An example will illustrate. BTW, this is NOT the most optimized
algorithm, but they are simple permutations of this.
Given an array that is N1 by N2 by N3 et cetera. First, allocate
your block of memory for the N1*N2*N3*etc elements of the array. Then,
for each dimension EXCEPT the minor one (in this example, Nn, but it
could be N1 or any Nx ) allocate space for a vector of words with a number
of elements equal to the cardinality of that dimension. Then simply
fill in these vectors with (range 1..Cardinality(Nx)) * (whatever
multiplier is used for this dimension in the multiplication-&-addition
mwthod ). Note that this is either done at compile time, or ONCE when
the array is allocated, and uses very little multiplication.

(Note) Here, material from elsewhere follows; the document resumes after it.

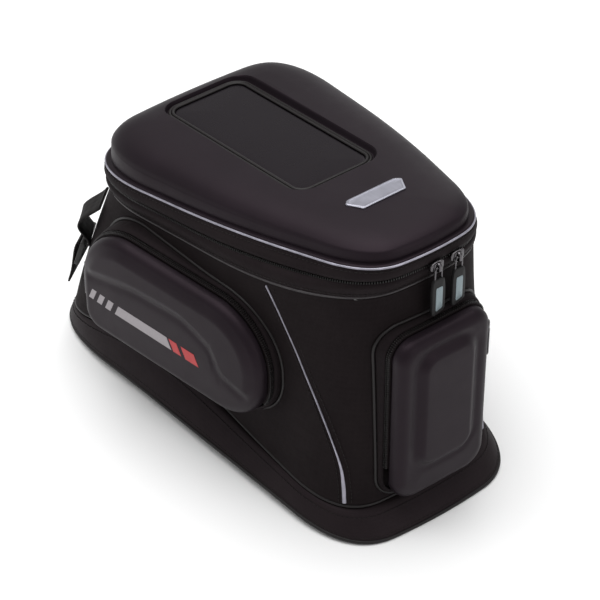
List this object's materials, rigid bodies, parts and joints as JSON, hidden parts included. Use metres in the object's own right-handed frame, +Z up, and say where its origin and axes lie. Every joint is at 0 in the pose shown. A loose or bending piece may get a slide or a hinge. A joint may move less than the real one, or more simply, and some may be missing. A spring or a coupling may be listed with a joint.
{
  "type": "motorcycle tank bag",
  "caption": "Semi-rigid motorcycle tank bag with a zipped hinged lid, phone window, moulded side and rear pockets and a quick-release base.",
  "frame": {"origin": "centre of the bounding box on the floor under the bag", "axes": "+Z up, +Y towards the front of the motorcycle, +X to the rider's right"},
  "size_m": [0.28, 0.422, 0.2794],
  "materials": {
    "moulded_eva": "satin coated EVA",
    "body_fabric": "fine dark weave",
    "zip_tape": "woven tape",
    "zip_coil": "nylon coil",
    "reflective_piping": "silver reflective cord",
    "window_film": "smoked clear film",
    "soft_rubber": "matt rubber",
    "emblem_metal": "brushed",
    "hardware_metal": "dark plated",
    "black_plastic": "moulded nylon",
    "board": "polyethylene board",
    "webbing": "black webbing"
  },
  "bodies": {
    "bag_body": {"base_skirt": "moulded_eva", "base_pan": "black_plastic", "floor_board": "board", "tub_wall": "body_fabric", "skirt_piping": "zip_tape", "lower_piping": "reflective_piping", "lower_zip_tape": "zip_tape", "lower_zip_coil": "zip_coil", "quick_release_ring": "black_plastic", "ring_backing_plate": "black_plastic", "ring_screw_1": "hardware_metal", "ring_screw_2": "hardware_metal", "ring_screw_3": "hardware_metal", "ring_screw_4": "hardware_metal", "seam_piping_left": "reflective_piping", "seam_piping_right": "reflective_piping", "left_pocket_gusset": "zip_tape", "left_pocket_zip_fixed": "zip_coil", "right_pocket_gusset": "zip_tape", "right_pocket_zip_fixed": "zip_coil", "rear_pocket_gusset": "zip_tape", "rear_pocket_zip_fixed": "zip_coil", "strap_loop_left": "webbing", "strap_loop_right": "webbing", "handle_patch_left": "webbing", "handle_patch_right": "webbing", "carry_handle": "webbing"},
    "lid": {"lid_shell": "moulded_eva", "upper_piping": "reflective_piping", "upper_zip_tape": "zip_tape", "upper_zip_coil": "zip_coil", "lid_hinge_strip": "zip_tape", "window_panel": "window_film", "window_rim": "soft_rubber", "phone_tray": "zip_tape", "phone_tray_flap": "zip_coil", "emblem_plate": "emblem_metal"},
    "release_button": {"release_button": "soft_rubber"},
    "main_slider_left": {"zip_slider_left": "hardware_metal"},
    "main_slider_right": {"zip_slider_right": "hardware_metal"},
    "main_pull_left": {"zip_loop_left": "hardware_metal", "zip_tab_left": "soft_rubber"},
    "main_pull_right": {"zip_loop_right": "hardware_metal", "zip_tab_right": "soft_rubber"},
    "buckle_left": {"ladder_lock_left": "black_plastic", "strap_tail_left": "webbing"},
    "buckle_right": {"ladder_lock_right": "black_plastic", "strap_tail_right": "webbing"},
    "left_pocket_front": {"left_pocket_shell": "moulded_eva", "left_pocket_zip_moving": "zip_coil"},
    "left_pocket_slider": {"left_pocket_slider": "hardware_metal"},
    "left_pocket_pull": {"left_pocket_pull": "hardware_metal"},
    "right_pocket_front": {"right_pocket_shell": "moulded_eva", "right_pocket_zip_moving": "zip_coil"},
    "right_pocket_slider": {"right_pocket_slider": "hardware_metal"},
    "right_pocket_pull": {"right_pocket_pull": "hardware_metal"},
    "rear_pocket_front": {"rear_pocket_shell": "moulded_eva", "rear_pocket_zip_moving": "zip_coil"},
    "rear_pocket_slider": {"rear_pocket_slider": "hardware_metal"},
    "rear_pocket_pull": {"rear_pocket_pull": "hardware_metal"}
  },
  "joints": [
    {"name": "lid_hinge", "type": "hinge", "parent": "bag_body", "child": "lid", "pos_m": [0, 0.146, 0.1909], "axis": [-1, 0, 0], "range_deg": [0, 100]},
    {"name": "main_slider_left_travel", "type": "slide", "parent": "bag_body", "child": "main_slider_left", "axis": [-1, 0, 0], "range_m": [0, 0.035]},
    {"name": "main_slider_right_travel", "type": "slide", "parent": "bag_body", "child": "main_slider_right", "axis": [1, 0, 0], "range_m": [0, 0.016]},
    {"name": "main_pull_left_swing", "type": "hinge", "parent": "main_slider_left", "child": "main_pull_left", "pos_m": [0, -0.19156, 0.25076], "axis": [-1, 0, 0], "range_deg": [0, 110]},
    {"name": "main_pull_right_swing", "type": "hinge", "parent": "main_slider_right", "child": "main_pull_right", "pos_m": [0.021, -0.18992, 0.25047], "axis": [-1, 0, 0], "range_deg": [0, 110]},
    {"name": "left_pocket_hinge", "type": "hinge", "parent": "bag_body", "child": "left_pocket_front", "pos_m": [-0.11054, -0.00023, 0.074], "axis": [0.1551, -0.9879, 0], "range_deg": [0, 45]},
    {"name": "right_pocket_hinge", "type": "hinge", "parent": "bag_body", "child": "right_pocket_front", "pos_m": [0.11054, -0.00023, 0.074], "axis": [0.1551, 0.9879, 0], "range_deg": [0, 45]},
    {"name": "rear_pocket_hinge", "type": "hinge", "parent": "bag_body", "child": "rear_pocket_front", "pos_m": [0, -0.1914, 0.034], "axis": [1, 0, 0], "range_deg": [0, 45]},
    {"name": "left_pocket_slider_travel", "type": "slide", "parent": "bag_body", "child": "left_pocket_slider", "axis": [0, 0, -1], "range_m": [0, 0.02]},
    {"name": "right_pocket_slider_travel", "type": "slide", "parent": "bag_body", "child": "right_pocket_slider", "axis": [0, 0, -1], "range_m": [0, 0.02]},
    {"name": "rear_pocket_slider_travel", "type": "slide", "parent": "bag_body", "child": "rear_pocket_slider", "axis": [0, 0, -1], "range_m": [0, 0.1]},
    {"name": "left_pocket_pull_swing", "type": "hinge", "parent": "left_pocket_slider", "child": "left_pocket_pull", "pos_m": [-0.12765, 0.10873, 0.123], "axis": [0.9879, 0.1551, 0], "range_deg": [0, 100]},
    {"name": "right_pocket_pull_swing", "type": "hinge", "parent": "right_pocket_slider", "child": "right_pocket_pull", "pos_m": [0.12765, 0.10873, 0.123], "axis": [0.9879, -0.1551, 0], "range_deg": [0, 100]},
    {"name": "rear_pocket_pull_swing", "type": "hinge", "parent": "rear_pocket_slider", "child": "rear_pocket_pull", "pos_m": [0.0533, -0.1914, 0.166], "axis": [0, -1, 0], "range_deg": [0, 100]},
    {"name": "buckle_left_swing", "type": "hinge", "parent": "bag_body", "child": "buckle_left", "pos_m": [-0.09086, 0.16389, 0.10407], "axis": [0.7955, 0.6059, 0], "range_deg": [0, 60]},
    {"name": "buckle_right_swing", "type": "hinge", "parent": "bag_body", "child": "buckle_right", "pos_m": [0.09086, 0.16389, 0.10407], "axis": [0.7955, -0.6059, 0], "range_deg": [0, 60]},
    {"name": "release_button_press", "type": "slide", "parent": "bag_body", "child": "release_button", "axis": [0, 1, 0], "range_m": [0, 0.004], "stiffness_N_per_m": 600, "springref_m": -0.002}
  ]
}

Now, when you need to access ARRAY[a,b,c,...,n] you get the address
by using ARRAY_BASE + N1VEC[a] + N2VEC[b] + N3VEC[c] ... + n.
No multiplies.
This, I understand, is the ORIGINAL meaning of the term "VECTORIZED
ARRAY". Here's a concrete example :
type FAST_ARRAY is array[1..6,1..4,1..7] of WHATEVER ;
produces :
type MEMBLOCK is array [ 6*4*7 ] of WHATEVER ;
N1VEC : constant array [1..6] of INTEGER := ( 0, 28, 56, 84, 112, 140 ) ;
N2VEC : constant array [1..4] of INTEGER := ( 0, 7, 14, 21 ) ;
PRAGMA INLINE( GET_FAST_ARRAY, SET_FAST_ARRAY ) ;
function GET_FAST_ARRAY( M : MEMBLOCK; A,B,C : INTEGER ) return WHATEVER is
begin
return M( N1VEC( A ) + N2VEC( B ) + C ) ;
end GET_FAST_ARRAY ;
procedure SET_FAST_ARRAY( M : in out MEMBLOCK; a,b,c : INTEGER;
INPUT : WHATEVER ) is
begin
M( N1VEC( A ) + N2VEC( B ) + C ) := INPUT ;
end SET_FAST_ARRAY ;
This just an algorithmic description, I haven't compiled it.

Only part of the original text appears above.